On reservation for women
“I don’t think reservation is needed these days for women. There are so many examples around us that show that women have achieved success even when there was no reservation,” says Jaswal. She remembers the time when a senior party leader quizzed her whether they would be able to fill up names for seven wards reserved for women in MC and Jaswal said, “I told him we could fill all 26. I think women aren’t apprehensive anymore to show their mettle.”
The mayor off duty
When she’s not working as Councillor or helping in mediation as a lawyer - she counsels people, be it couples on verge of divorce or embroiled in family litigation, Jaswal admits she loves to travel. “As a family we have been on many road trips to different parts of the country. Though we went to Thailand recently, I love going to Rajasthan,” admits the mayor. She jokes how her bags would be packed on a Thursday evening when the courts would be readying for a break. “We didn’t want to waste any time and post work on Friday we would be off,” Jaswal smiles to say.

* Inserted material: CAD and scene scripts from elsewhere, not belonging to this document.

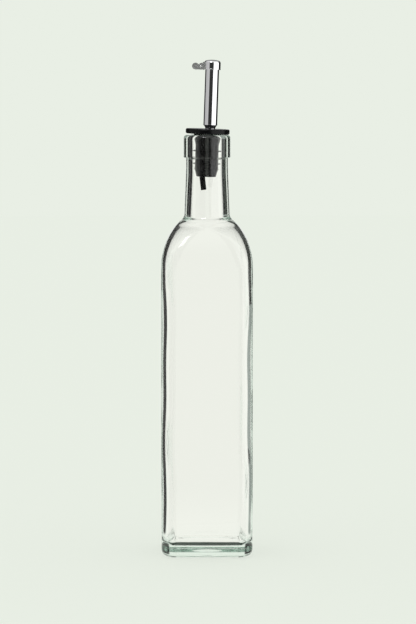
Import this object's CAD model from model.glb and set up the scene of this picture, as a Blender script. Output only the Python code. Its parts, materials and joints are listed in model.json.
"""A square glass oil bottle with a flap pourer, on a plain pale floor.

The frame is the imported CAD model. Lengths in this script are millimetres until a mesh is made.
"""

import json
import math

import bmesh
import bpy
from mathutils import Matrix, Vector


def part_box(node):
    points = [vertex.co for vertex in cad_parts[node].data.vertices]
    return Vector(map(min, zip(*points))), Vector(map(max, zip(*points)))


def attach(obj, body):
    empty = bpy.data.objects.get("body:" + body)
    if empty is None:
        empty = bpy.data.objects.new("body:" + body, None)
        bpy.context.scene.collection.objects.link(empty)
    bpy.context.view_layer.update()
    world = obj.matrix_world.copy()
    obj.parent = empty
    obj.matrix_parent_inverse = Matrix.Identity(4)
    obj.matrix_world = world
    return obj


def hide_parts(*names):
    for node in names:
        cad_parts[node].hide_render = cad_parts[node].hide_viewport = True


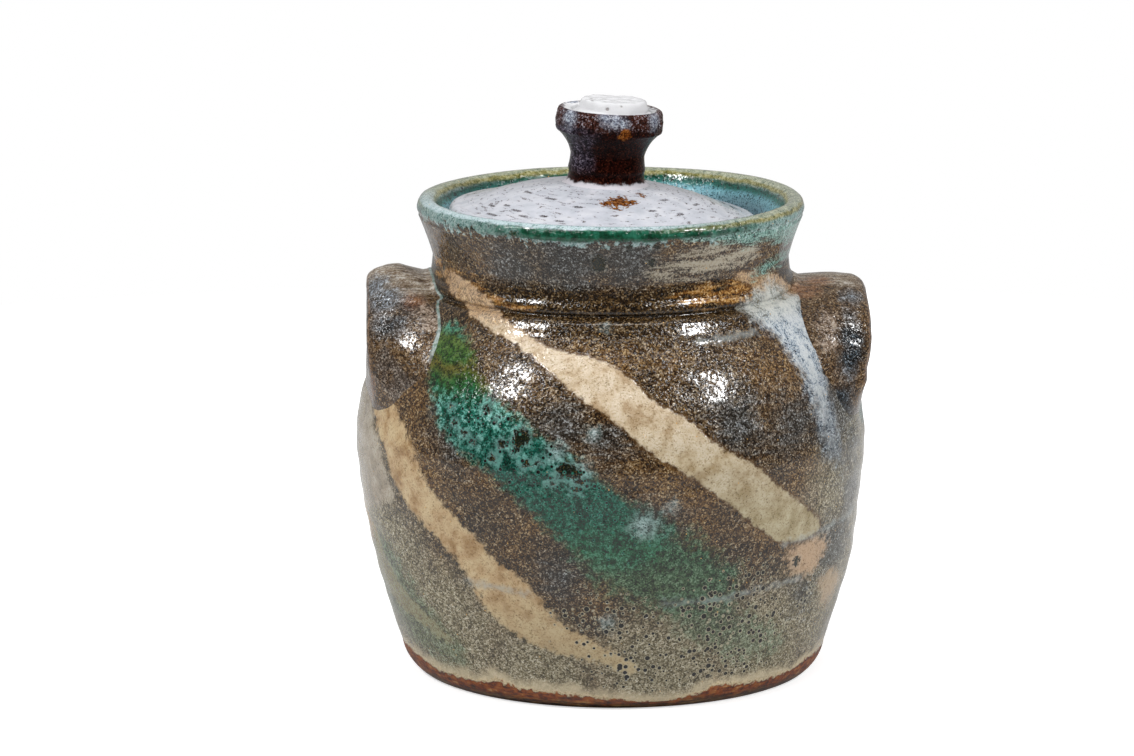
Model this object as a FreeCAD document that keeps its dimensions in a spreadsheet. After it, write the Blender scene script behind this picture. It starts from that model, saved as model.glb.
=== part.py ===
import FreeCAD, Part
import Sketcher
import os
from math import sqrt

# Stoneware bean pot: a thrown pot with a galleried neck, two ear lugs luted on its
# shoulder, and a lid that drops into the gallery, with a thrown knob luted on it.
# Millimetres, +Z up. The foot stands on Z = 0, the pot's axis is the Z axis,
# and the lugs are on -X and +X.

doc = FreeCAD.newDocument("bean_pot")
sheet = doc.addObject("Spreadsheet::Sheet", "Sizes")

# The sizes a designer would change
sizes = {
    # outer form of the pot, radii and heights above the table
    "belly_radius": 90.5,
    "belly_height": 83,
    "belly_turn": 6,
    "foot_radius": 75.8,
    "foot_height": 9.5,
    "foot_inset": 6.4,
    "foot_arc": 14,
    "neck_radius": 63.5,
    "shoulder_height": 135.5,
    "shoulder_step": 1.7,
    "groove_height": 2.2,
    "neck_band_height": 9.5,
    "neck_band_arc": 14,
    "collar_height": 33.6,
    "collar_arc": 50,
    "lip_flare": 4.8,
    "lip_height": 4.3,
    "lip_width": 6.8,
    # hollow of the pot
    "wall": 6.2,
    "floor": 8.5,
    "floor_corner": 16,
    "base_ring_width": 10,
    "base_dish_depth": 1.5,
    # gallery, the ledge inside the neck that carries the lid
    "throat_wall": 6,
    "gallery_drop": 11.7,
    "gallery_width": 7,
    "gallery_thickness": 4.4,
    # lid
    "lid_fit": 2,
    "seat_gap": 0.3,
    "lid_rim_height": 2.8,
    "lid_edge_round": 4.4,
    "lid_foot_width": 7,
    "lid_foot_height": 2.5,
    "lid_rise": 15.8,
    "lid_thickness": 6,
    # knob
    "knob_foot_radius": 16.4,
    "knob_foot_flare": 5,
    "knob_waist_radius": 13.3,
    "knob_waist_height": 10.2,
    "knob_cap_radius": 19,
    "knob_cap_height": 18.2,
    "knob_cap_edge": 8.1,
    "knob_rim_radius": 17.2,
    "knob_boss_radius": 11.4,
    "knob_boss_rise": 4.2,
    # ear lugs
    "handle_core_half": 39,
    "handle_face_half": 29,
    "handle_arch": 16,
    "handle_lower_corner": 13,
    "left_handle_past_belly": -4,
    "left_handle_top_rise": 7,
    "left_handle_height": 35,
    "left_handle_edge": 5,
    "right_handle_past_belly": 0.8,
    "right_handle_top_rise": 4,
    "right_handle_height": 34,
    "right_handle_edge": 9,
}

# Sizes that follow from them
derived = {
    # shoulder arc: upright at the belly, through the foot of the neck
    "shoulder_radius": "=neck_radius + shoulder_step",
    "shoulder_in": "=belly_radius - shoulder_radius",
    "shoulder_up": "=shoulder_height - belly_height",
    "shoulder_arc": "=(shoulder_in^2 + shoulder_up^2) / (2 * shoulder_in)",
    # lower wall arc: takes over where the shoulder arc has turned in by belly_turn degrees
    "join_cos": "=cos(belly_turn)",
    "join_sin": "=sin(belly_turn)",
    "join_radius": "=belly_radius - shoulder_arc * (1 - join_cos)",
    "join_height": "=belly_height - shoulder_arc * join_sin",
    "lower_in": "=join_radius - foot_radius",
    "lower_up": "=join_height - foot_height",
    "lower_arc": "=(lower_in^2 + lower_up^2) / (2 * (lower_in * join_cos - lower_up * join_sin))",
    "base_radius": "=foot_radius - foot_inset",
    # neck, collar and lip
    "groove_top": "=shoulder_height + groove_height",
    "band_top": "=groove_top + neck_band_height",
    "rim_height": "=shoulder_height + collar_height",
    "lip_radius": "=neck_radius + lip_flare",
    "lip_bottom": "=rim_height - lip_height",
    "lip_crown": "=lip_radius - lip_width / 2",
    "lip_inner": "=lip_radius - lip_width",
    "lip_arc": "=lip_width * 0.62",
    # throat and gallery
    "throat_radius": "=neck_radius - throat_wall",
    "lip_inner_height": "=rim_height - lip_height * 0.7",
    "gallery_height": "=rim_height - gallery_drop",
    "gallery_radius": "=throat_radius - gallery_width",
    "gallery_under": "=gallery_height - gallery_thickness",
    "gallery_foot": "=gallery_under - gallery_width",
    # hollow: the same curves as outside, a wall further in
    "hollow_neck_radius": "=neck_radius - wall",
    "hollow_shoulder": "=shoulder_height - wall * 0.45",
    "hollow_belly": "=belly_radius - wall",
    "hollow_in": "=hollow_belly - hollow_neck_radius",
    "hollow_up": "=hollow_shoulder - belly_height",
    "hollow_arc": "=(hollow_in^2 + hollow_up^2) / (2 * hollow_in)",
    "hollow_join": "=hollow_belly - hollow_arc * (1 - join_cos)",
    "hollow_join_height": "=belly_height - hollow_arc * join_sin",
    "hollow_foot_radius": "=foot_radius - wall * 0.55",
    "hollow_foot_height": "=floor + floor_corner * 0.75",
    "hollow_lower_in": "=hollow_join - hollow_foot_radius",
    "hollow_lower_up": "=hollow_join_height - hollow_foot_height",
    "hollow_lower_arc": "=(hollow_lower_in^2 + hollow_lower_up^2)"
                        " / (2 * (hollow_lower_in * join_cos - hollow_lower_up * join_sin))",
    "floor_radius": "=hollow_foot_radius - floor_corner",
    "base_dish_radius": "=base_radius - base_ring_width",
    "base_dish_top": "=base_dish_radius - base_dish_depth",
    # lid, heights above its own underside
    "lid_radius": "=throat_radius - lid_fit",
    "lid_shoulder_radius": "=lid_radius - lid_edge_round",
    "lid_shoulder_height": "=lid_rim_height + lid_edge_round * 0.88",
    "lid_dome_up": "=lid_rise - lid_shoulder_height",
    "lid_dome_arc": "=(lid_shoulder_radius^2 - knob_foot_radius^2) / (2 * lid_dome_up)",
    "lid_foot_radius": "=lid_radius - 1.4",
    "lid_foot_chamfer": "=1.4",
    "lid_foot_inner": "=lid_foot_radius - lid_foot_width",
    "lid_hollow_radius": "=lid_foot_inner - lid_foot_height",
    "lid_hollow_top": "=lid_rise - lid_thickness",
    "lid_hollow_up": "=lid_hollow_top - lid_foot_height",
    "lid_hollow_arc": "=(lid_hollow_radius^2 + lid_hollow_up^2) / (2 * lid_hollow_up)",
    "lid_place": "=gallery_height + seat_gap",
    # knob, heights above the flat land on the lid
    "knob_flare_top": "=knob_foot_flare",
    "knob_flare_arc": "=knob_foot_flare * 1.25",
    "knob_flank_arc": "=knob_waist_radius * 2.6",
    "knob_cap_low": "=knob_cap_radius - 1.2",
    "knob_cap_arc": "=knob_cap_edge * 0.78",
    "knob_rim_height": "=knob_cap_height + knob_cap_edge",
    "knob_dish_radius": "=knob_boss_radius + 1.6",
    "knob_dish_height": "=knob_rim_height - 1.1",
    "knob_boss_foot": "=knob_boss_radius",
    "knob_boss_edge": "=knob_boss_radius - 1.2",
    "knob_boss_side": "=knob_rim_height + knob_boss_rise - 1.2",
    "knob_height": "=knob_rim_height + knob_boss_rise",
    "knob_round": "=1.3",
    "knob_place": "=lid_place + lid_rise",
    # lugs
    "handle_core": "=neck_radius * 0.6",
    "left_handle_reach": "=belly_radius + left_handle_past_belly",
    "left_handle_top": "=shoulder_height + left_handle_top_rise",
    "left_handle_bottom": "=left_handle_top - left_handle_height",
    "right_handle_reach": "=belly_radius + right_handle_past_belly",
    "right_handle_top": "=shoulder_height + right_handle_top_rise",
    "right_handle_bottom": "=right_handle_top - right_handle_height",
}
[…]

Mayor ko gussa kyun aata hai?
Ask what irks her the most and Jaswal doesn’t take a minute to answer, “I hate it when people lie. I am very quick to own up to a mistake but I find people say something and do the opposite. I make sure I catch the person and let him or her know what I feel,” says the mayor, who is known to speak her mind.
‘I am fearless’
Growing up in the hills admits the mayor made her quite fearless. “You must have heard about ghost stories in the hills but trust me I am yet to come across any. I would make long journeys alone and it made me fearless. Even today, I don’t shy away from doing what I feel is right. If you are positive and do good, you have nothing to fear,” she sums up.